▶ **Data supplied**
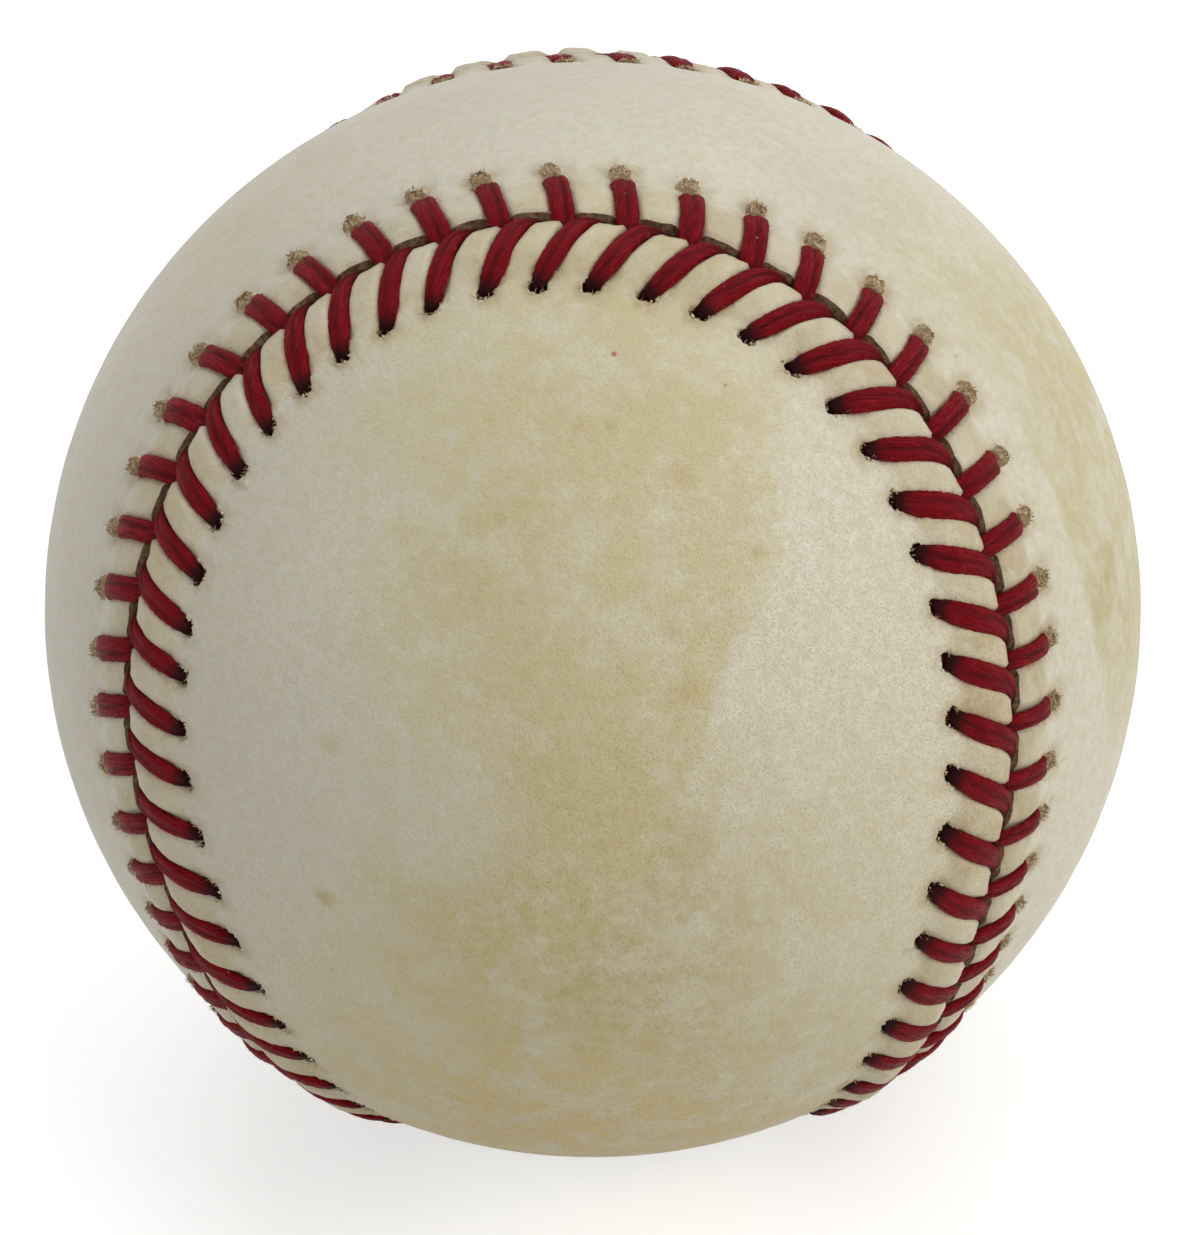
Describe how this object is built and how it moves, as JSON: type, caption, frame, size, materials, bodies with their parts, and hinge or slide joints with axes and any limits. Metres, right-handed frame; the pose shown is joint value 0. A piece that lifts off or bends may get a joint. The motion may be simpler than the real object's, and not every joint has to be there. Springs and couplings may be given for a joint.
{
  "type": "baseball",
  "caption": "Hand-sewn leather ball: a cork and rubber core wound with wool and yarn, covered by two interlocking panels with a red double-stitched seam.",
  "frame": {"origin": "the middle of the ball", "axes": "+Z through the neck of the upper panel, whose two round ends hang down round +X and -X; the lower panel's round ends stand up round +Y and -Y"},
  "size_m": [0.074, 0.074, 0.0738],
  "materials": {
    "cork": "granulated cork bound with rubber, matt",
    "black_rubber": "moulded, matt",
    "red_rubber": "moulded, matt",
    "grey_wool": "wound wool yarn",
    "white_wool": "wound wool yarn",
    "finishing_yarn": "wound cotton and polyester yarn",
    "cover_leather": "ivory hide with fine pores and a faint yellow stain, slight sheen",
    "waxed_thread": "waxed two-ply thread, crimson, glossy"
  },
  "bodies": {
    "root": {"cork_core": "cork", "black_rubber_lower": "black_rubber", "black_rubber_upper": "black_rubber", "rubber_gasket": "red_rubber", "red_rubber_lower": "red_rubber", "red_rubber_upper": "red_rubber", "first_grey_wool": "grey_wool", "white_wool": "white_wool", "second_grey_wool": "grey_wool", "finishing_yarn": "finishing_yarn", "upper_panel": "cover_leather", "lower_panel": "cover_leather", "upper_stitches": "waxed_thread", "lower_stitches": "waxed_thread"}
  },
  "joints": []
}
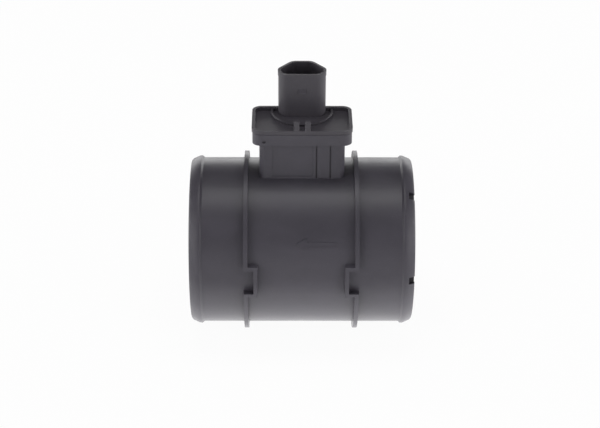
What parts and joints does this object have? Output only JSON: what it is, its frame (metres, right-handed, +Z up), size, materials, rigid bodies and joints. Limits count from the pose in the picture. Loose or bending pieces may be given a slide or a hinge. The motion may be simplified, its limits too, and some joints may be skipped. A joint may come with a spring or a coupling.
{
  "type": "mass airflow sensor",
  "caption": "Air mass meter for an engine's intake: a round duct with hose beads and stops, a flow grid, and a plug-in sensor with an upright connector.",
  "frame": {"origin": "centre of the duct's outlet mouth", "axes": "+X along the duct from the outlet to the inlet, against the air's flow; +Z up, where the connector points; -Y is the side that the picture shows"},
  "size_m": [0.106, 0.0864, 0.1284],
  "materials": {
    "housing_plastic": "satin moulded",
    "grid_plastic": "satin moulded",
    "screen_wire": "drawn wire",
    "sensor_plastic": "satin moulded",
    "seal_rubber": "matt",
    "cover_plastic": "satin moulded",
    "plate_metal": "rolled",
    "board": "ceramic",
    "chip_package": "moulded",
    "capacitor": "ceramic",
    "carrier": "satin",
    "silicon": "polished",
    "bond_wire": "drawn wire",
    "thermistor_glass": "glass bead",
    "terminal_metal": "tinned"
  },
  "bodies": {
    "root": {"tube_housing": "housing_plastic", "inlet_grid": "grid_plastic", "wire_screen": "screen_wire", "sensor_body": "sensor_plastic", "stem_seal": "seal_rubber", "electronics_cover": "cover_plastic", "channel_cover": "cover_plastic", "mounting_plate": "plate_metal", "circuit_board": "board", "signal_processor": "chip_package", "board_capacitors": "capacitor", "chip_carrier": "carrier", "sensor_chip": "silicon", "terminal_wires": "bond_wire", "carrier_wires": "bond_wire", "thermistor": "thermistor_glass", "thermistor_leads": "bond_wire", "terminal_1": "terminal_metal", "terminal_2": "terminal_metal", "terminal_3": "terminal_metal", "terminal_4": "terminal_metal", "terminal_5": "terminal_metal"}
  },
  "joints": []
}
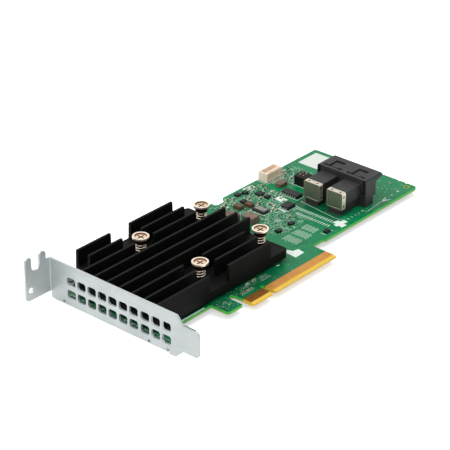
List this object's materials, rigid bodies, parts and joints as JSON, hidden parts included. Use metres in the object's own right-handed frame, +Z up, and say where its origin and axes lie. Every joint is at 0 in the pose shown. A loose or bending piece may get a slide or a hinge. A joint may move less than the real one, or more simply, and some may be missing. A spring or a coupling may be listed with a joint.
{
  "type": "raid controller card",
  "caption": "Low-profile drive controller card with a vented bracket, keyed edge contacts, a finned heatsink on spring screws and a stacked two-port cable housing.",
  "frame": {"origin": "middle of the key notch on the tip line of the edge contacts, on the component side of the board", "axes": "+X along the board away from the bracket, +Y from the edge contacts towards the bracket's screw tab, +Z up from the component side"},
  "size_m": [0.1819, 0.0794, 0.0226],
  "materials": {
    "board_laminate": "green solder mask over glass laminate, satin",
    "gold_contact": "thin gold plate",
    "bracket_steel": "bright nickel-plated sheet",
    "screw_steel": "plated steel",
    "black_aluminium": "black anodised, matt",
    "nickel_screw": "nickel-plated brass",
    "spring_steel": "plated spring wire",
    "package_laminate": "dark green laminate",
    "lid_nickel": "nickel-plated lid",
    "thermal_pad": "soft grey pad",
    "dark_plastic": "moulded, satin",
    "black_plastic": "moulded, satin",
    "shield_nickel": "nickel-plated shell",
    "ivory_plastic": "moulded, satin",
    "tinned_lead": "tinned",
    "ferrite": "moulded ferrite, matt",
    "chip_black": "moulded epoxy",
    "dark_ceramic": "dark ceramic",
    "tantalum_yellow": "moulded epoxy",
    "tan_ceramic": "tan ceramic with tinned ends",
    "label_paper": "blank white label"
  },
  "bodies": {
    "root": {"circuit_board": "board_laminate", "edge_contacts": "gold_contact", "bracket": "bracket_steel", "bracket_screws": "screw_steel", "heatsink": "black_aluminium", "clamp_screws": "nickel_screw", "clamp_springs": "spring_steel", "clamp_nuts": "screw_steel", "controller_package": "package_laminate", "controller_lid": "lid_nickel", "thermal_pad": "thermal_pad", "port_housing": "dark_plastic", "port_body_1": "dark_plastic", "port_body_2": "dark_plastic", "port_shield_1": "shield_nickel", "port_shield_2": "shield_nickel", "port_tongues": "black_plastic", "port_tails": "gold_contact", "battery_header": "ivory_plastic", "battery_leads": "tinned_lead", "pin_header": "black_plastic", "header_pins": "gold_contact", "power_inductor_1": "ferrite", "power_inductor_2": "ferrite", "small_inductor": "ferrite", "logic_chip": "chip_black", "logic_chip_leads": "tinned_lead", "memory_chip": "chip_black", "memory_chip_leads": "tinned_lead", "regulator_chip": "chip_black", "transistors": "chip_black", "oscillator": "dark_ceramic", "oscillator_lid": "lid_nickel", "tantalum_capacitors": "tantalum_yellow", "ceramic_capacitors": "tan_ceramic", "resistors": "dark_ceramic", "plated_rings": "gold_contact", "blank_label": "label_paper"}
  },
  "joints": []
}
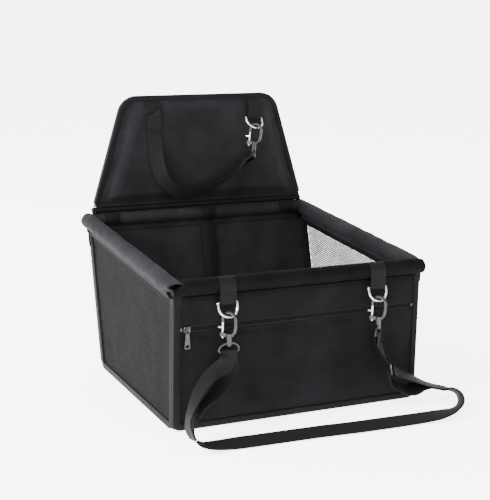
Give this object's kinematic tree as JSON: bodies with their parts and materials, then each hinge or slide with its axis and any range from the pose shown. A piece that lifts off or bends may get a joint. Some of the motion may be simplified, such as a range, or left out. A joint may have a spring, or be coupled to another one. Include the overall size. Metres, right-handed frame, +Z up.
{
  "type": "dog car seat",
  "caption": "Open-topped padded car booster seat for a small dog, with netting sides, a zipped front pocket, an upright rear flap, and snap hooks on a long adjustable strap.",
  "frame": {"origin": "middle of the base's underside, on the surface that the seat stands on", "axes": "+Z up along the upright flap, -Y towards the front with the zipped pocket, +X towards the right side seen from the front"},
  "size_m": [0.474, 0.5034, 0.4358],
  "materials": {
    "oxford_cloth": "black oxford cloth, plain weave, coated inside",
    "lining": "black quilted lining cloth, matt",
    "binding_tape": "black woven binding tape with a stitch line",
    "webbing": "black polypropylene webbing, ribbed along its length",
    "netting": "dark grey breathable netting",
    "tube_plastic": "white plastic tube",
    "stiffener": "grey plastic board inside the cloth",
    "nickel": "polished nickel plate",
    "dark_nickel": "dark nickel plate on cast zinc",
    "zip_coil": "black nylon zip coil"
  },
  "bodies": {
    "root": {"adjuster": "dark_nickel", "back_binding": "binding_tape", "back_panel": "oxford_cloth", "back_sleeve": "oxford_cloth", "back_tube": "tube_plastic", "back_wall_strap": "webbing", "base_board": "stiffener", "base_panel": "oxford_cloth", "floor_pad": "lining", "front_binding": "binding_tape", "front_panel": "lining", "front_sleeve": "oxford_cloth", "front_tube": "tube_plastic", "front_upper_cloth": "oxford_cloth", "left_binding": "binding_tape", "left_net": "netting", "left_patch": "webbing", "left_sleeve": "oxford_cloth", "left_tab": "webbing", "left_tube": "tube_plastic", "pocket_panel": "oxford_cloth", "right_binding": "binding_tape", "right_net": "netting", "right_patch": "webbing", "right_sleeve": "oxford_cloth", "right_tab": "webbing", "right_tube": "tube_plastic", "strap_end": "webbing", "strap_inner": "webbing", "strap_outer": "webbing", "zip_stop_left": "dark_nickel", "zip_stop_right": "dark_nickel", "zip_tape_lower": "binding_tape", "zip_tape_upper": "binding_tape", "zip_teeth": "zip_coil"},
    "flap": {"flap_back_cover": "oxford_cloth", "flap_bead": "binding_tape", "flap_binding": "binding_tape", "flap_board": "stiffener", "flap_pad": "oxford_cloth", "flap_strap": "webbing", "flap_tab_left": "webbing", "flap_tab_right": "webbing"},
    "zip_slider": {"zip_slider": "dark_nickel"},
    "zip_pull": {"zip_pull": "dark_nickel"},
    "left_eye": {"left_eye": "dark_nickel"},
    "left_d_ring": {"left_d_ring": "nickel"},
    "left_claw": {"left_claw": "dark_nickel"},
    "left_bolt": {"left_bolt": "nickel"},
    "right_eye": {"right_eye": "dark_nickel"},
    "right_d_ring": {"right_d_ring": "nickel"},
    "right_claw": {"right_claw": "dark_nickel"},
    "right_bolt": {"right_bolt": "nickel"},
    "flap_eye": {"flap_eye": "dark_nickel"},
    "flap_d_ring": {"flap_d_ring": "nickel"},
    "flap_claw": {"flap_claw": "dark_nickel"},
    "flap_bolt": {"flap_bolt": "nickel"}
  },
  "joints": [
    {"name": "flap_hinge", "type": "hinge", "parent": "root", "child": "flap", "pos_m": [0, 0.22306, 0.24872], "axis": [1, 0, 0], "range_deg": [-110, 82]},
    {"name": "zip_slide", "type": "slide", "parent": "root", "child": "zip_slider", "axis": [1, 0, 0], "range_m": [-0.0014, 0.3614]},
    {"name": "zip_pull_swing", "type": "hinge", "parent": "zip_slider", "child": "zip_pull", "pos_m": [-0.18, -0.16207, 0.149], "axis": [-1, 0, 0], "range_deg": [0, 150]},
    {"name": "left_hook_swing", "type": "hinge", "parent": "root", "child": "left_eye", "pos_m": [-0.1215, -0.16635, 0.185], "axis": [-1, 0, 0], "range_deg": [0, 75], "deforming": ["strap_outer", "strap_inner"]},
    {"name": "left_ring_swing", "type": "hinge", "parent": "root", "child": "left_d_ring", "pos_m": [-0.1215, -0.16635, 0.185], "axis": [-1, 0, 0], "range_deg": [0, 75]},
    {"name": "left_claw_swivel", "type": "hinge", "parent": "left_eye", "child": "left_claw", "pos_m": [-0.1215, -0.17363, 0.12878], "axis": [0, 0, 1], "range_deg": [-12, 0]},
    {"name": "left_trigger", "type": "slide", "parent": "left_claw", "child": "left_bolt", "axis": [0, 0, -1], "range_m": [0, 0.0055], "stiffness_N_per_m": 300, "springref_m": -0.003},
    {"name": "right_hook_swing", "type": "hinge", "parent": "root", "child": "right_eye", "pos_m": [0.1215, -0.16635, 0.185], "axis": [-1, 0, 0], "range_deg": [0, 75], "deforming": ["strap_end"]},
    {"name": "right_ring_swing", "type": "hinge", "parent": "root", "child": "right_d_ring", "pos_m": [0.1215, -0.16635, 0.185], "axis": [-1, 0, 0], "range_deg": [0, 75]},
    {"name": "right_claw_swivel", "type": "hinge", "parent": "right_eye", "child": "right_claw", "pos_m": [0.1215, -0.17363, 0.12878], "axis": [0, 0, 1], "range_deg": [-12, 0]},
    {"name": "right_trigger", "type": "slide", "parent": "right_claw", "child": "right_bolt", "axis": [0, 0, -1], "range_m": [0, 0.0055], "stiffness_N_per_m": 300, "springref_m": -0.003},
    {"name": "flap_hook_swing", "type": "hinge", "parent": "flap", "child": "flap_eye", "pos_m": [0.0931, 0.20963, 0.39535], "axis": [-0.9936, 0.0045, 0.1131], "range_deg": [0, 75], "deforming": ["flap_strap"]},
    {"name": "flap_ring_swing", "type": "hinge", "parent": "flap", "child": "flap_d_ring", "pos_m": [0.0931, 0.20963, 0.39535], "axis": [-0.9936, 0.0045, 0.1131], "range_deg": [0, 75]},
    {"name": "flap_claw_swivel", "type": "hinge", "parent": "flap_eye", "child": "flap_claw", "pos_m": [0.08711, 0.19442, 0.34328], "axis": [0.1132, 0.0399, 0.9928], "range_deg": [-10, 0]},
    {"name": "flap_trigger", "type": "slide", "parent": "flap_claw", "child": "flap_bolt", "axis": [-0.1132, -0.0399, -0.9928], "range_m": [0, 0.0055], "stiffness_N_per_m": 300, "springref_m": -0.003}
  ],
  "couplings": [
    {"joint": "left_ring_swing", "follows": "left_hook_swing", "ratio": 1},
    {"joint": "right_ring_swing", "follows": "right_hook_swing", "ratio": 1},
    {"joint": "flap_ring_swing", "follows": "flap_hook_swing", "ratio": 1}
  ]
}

▶ **Aim**
Using the listing above, show each line holding the string "parts".

▶ **Response for this exercise**
Describe how this object is built and how it moves, as JSON: type, caption, frame, size, materials, bodies with their parts, and hinge or slide joints with axes and any limits. Metres, right-handed frame; the pose shown is joint value 0. A piece that lifts off or bends may get a joint. The motion may be simpler than the real object's, and not every joint has to be there. Springs and couplings may be given for a joint.
What parts and joints does this object have? Output only JSON: what it is, its frame (metres, right-handed, +Z up), size, materials, rigid bodies and joints. Limits count from the pose in the picture. Loose or bending pieces may be given a slide or a hinge. The motion may be simplified, its limits too, and some joints may be skipped. A joint may come with a spring or a coupling.
List this object's materials, rigid bodies, parts and joints as JSON, hidden parts included. Use metres in the object's own right-handed frame, +Z up, and say where its origin and axes lie. Every joint is at 0 in the pose shown. A loose or bending piece may get a slide or a hinge. A joint may move less than the real one, or more simply, and some may be missing. A spring or a coupling may be listed with a joint.
Give this object's kinematic tree as JSON: bodies with their parts and materials, then each hinge or slide with its axis and any range from the pose shown. A piece that lifts off or bends may get a joint. Some of the motion may be simplified, such as a range, or left out. A joint may have a spring, or be coupled to another one. Include the overall size. Metres, right-handed frame, +Z up.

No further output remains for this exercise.